> WHAT NEEDS TO BE DONE
From the listing below, extract each line containing the string "scene".

— Begin STORED DATA —

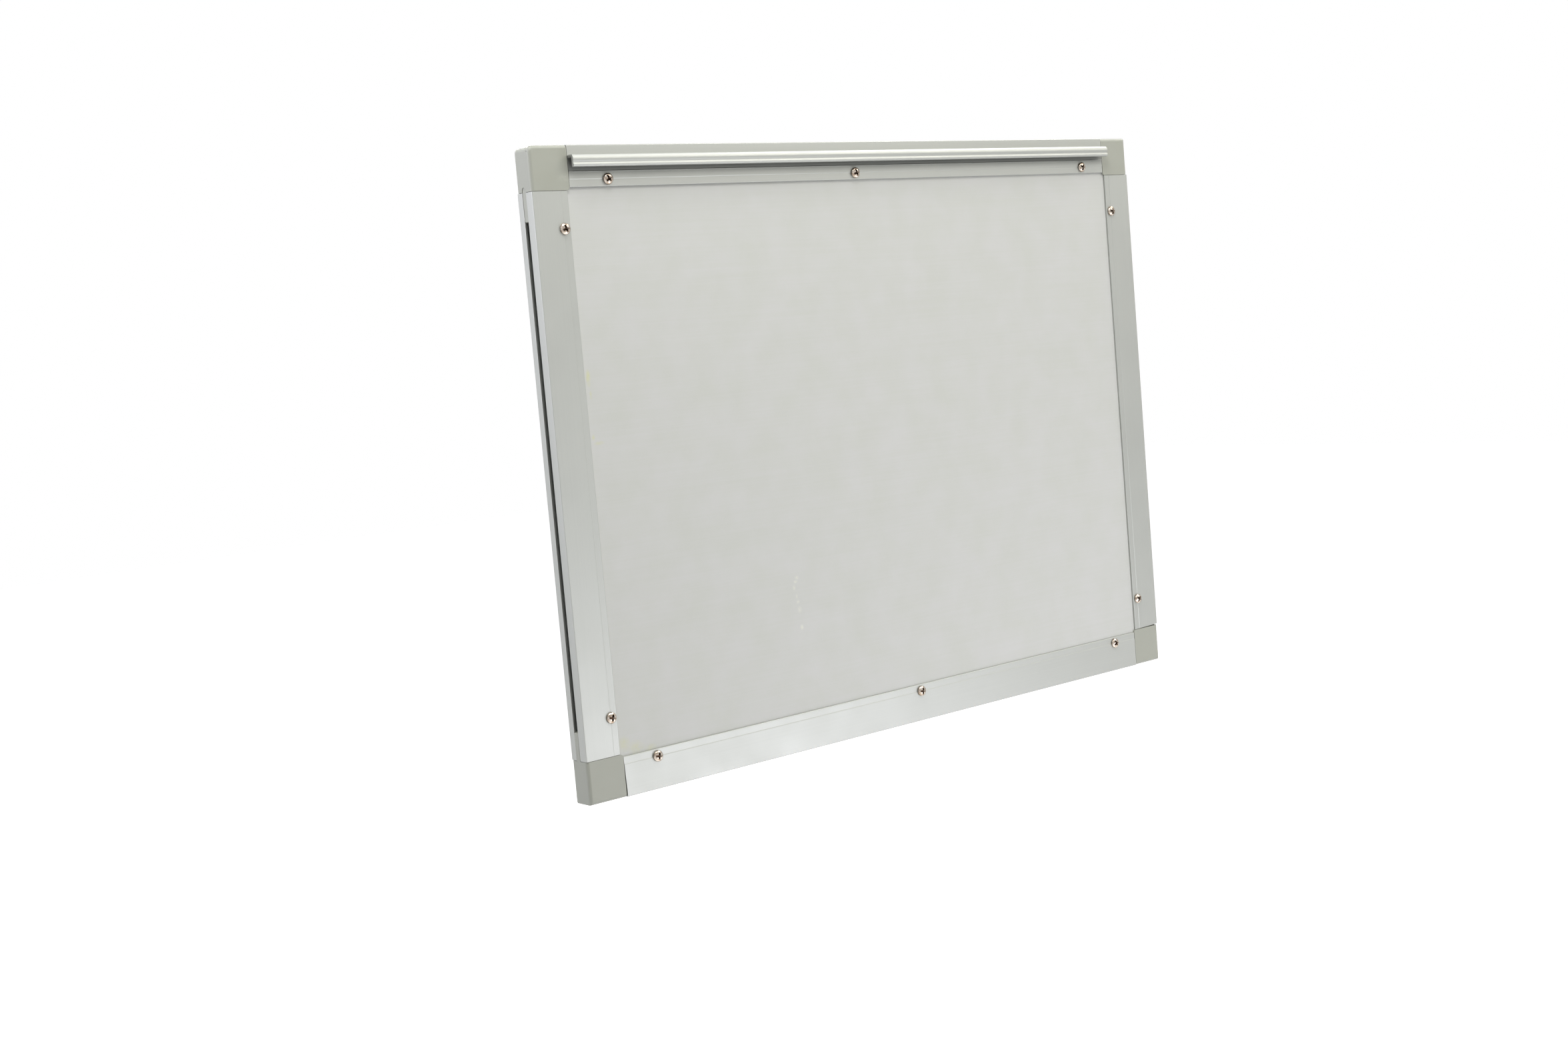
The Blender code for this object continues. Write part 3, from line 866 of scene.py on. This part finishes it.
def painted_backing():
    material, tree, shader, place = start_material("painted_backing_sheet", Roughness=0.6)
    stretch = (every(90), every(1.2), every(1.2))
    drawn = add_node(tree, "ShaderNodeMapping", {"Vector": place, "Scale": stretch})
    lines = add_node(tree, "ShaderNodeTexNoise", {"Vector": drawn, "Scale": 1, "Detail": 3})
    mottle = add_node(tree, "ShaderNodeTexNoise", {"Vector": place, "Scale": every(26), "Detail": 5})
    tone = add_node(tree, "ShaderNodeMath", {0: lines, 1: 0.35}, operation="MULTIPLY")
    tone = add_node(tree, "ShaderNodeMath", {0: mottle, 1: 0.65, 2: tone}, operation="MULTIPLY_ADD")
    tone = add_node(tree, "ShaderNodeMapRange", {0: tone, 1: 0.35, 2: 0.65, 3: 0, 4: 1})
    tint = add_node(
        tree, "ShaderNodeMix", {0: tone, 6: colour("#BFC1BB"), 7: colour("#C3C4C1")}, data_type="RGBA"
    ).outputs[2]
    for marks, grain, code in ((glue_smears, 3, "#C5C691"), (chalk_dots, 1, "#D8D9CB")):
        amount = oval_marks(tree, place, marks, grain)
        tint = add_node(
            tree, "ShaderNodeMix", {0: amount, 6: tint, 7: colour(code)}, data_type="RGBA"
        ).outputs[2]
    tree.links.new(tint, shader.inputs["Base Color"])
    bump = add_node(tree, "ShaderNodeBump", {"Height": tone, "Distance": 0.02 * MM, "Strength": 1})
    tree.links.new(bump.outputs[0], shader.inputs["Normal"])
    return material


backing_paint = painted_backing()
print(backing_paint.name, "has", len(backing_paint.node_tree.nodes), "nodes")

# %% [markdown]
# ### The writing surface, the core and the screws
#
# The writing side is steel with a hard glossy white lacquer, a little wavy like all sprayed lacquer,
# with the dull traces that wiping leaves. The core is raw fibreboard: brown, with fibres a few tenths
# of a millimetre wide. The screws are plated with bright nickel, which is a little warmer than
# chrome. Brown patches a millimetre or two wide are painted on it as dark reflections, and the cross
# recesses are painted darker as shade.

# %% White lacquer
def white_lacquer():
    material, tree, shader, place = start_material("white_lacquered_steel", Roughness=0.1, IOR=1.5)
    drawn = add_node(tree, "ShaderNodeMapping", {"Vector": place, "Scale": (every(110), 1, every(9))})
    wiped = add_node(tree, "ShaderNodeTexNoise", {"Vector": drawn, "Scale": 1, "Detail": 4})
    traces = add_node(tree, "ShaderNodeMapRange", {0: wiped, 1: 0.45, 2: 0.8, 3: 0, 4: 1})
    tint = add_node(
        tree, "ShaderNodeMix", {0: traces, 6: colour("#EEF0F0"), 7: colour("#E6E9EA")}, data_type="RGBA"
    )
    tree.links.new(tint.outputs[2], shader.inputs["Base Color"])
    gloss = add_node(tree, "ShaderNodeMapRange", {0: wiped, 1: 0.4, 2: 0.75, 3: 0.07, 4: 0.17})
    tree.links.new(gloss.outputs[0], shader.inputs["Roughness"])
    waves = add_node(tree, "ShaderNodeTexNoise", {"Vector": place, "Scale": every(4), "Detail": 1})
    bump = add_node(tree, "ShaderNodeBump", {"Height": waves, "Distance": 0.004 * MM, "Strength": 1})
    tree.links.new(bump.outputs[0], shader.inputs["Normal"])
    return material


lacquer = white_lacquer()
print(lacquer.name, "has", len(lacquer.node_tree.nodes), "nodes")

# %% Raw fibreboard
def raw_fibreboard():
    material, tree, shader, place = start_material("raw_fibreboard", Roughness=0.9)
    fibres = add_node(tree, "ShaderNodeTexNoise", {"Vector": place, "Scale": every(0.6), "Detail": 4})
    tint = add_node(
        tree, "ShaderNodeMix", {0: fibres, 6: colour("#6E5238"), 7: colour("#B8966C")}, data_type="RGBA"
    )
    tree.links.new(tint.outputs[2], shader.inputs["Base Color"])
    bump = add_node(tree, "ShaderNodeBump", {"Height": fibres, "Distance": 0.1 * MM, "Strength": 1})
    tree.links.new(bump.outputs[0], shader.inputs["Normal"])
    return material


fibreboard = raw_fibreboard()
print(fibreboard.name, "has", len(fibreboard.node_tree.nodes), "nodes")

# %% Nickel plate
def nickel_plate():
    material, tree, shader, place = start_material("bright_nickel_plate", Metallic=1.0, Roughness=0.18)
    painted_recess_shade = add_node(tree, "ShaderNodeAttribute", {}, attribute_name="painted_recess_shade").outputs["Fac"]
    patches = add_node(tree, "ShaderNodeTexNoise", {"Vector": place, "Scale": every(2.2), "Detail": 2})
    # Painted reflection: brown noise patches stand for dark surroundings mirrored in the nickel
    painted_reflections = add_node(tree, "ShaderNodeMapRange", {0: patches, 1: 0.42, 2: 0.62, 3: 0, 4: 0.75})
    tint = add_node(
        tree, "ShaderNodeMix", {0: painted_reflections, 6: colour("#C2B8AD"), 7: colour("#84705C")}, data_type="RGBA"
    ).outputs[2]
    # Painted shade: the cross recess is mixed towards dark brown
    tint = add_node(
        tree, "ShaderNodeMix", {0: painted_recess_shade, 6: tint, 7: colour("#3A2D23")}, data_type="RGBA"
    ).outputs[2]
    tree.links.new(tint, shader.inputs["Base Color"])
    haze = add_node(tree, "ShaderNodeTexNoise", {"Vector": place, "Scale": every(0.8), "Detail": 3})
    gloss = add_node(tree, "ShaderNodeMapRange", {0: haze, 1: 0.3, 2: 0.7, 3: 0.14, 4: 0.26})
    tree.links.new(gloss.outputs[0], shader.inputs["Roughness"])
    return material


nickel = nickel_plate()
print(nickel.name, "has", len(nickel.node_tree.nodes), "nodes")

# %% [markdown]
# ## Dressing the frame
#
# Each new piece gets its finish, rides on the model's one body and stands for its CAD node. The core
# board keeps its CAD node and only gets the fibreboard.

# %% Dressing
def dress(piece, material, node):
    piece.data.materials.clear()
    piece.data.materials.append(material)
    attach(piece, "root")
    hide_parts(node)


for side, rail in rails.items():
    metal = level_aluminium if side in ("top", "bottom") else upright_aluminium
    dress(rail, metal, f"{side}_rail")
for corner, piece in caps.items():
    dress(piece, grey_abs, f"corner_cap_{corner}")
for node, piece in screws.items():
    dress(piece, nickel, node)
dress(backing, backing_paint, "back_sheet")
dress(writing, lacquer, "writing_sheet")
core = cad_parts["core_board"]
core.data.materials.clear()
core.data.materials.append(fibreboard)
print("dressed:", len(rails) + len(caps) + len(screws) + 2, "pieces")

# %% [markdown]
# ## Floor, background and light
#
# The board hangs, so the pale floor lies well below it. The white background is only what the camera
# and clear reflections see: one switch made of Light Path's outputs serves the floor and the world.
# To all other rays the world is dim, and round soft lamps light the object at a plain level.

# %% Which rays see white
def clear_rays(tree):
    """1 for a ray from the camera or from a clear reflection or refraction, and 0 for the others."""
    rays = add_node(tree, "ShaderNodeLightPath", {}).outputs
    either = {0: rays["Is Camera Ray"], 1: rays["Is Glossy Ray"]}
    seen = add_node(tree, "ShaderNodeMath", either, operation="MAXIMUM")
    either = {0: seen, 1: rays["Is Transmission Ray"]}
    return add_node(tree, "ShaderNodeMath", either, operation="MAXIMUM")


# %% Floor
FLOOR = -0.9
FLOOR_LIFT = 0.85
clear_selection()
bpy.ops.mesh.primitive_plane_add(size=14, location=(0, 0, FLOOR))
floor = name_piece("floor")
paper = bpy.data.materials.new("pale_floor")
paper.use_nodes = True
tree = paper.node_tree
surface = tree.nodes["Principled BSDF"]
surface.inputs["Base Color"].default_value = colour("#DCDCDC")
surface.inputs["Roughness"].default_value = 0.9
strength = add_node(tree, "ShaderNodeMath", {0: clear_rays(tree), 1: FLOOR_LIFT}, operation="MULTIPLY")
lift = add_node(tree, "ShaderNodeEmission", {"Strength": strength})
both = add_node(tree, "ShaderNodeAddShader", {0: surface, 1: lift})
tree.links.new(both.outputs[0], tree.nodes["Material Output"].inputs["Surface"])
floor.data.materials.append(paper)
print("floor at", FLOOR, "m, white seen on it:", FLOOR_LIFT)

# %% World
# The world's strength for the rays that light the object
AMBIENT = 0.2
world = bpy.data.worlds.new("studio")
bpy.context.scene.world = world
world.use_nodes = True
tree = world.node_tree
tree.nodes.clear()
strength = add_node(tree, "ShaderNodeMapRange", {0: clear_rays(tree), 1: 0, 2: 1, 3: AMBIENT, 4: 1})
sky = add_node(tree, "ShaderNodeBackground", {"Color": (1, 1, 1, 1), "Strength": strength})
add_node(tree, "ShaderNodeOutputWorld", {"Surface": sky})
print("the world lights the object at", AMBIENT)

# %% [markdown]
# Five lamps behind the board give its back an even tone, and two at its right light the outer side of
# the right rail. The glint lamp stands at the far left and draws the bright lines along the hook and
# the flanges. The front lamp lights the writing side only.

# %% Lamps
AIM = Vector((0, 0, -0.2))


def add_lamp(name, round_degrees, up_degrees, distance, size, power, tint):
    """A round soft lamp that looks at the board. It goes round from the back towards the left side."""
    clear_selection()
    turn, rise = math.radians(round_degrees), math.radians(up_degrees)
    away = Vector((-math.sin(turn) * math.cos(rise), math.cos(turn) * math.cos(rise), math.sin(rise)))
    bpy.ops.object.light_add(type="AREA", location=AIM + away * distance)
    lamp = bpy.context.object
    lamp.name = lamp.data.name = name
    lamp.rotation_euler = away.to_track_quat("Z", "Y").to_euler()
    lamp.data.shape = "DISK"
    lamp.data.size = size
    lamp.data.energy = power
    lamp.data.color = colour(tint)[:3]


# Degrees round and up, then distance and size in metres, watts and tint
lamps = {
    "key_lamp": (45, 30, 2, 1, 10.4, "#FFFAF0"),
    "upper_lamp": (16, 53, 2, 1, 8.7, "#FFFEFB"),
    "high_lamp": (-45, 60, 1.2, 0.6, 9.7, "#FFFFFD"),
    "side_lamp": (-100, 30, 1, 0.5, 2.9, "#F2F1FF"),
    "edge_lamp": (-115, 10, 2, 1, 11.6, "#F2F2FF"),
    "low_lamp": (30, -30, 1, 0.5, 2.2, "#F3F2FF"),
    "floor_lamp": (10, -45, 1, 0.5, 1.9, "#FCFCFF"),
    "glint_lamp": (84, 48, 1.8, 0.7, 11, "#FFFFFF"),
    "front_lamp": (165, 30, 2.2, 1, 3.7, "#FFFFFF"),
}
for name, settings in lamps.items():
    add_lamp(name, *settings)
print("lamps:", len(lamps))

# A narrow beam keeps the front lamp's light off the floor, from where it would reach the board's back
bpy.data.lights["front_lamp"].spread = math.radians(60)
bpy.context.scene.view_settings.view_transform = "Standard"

— End STORED DATA —

> RESULT
The Blender code for this object continues. Write part 3, from line 866 of scene.py on. This part finishes it.
bpy.context.scene.world = world
bpy.context.scene.view_settings.view_transform = "Standard"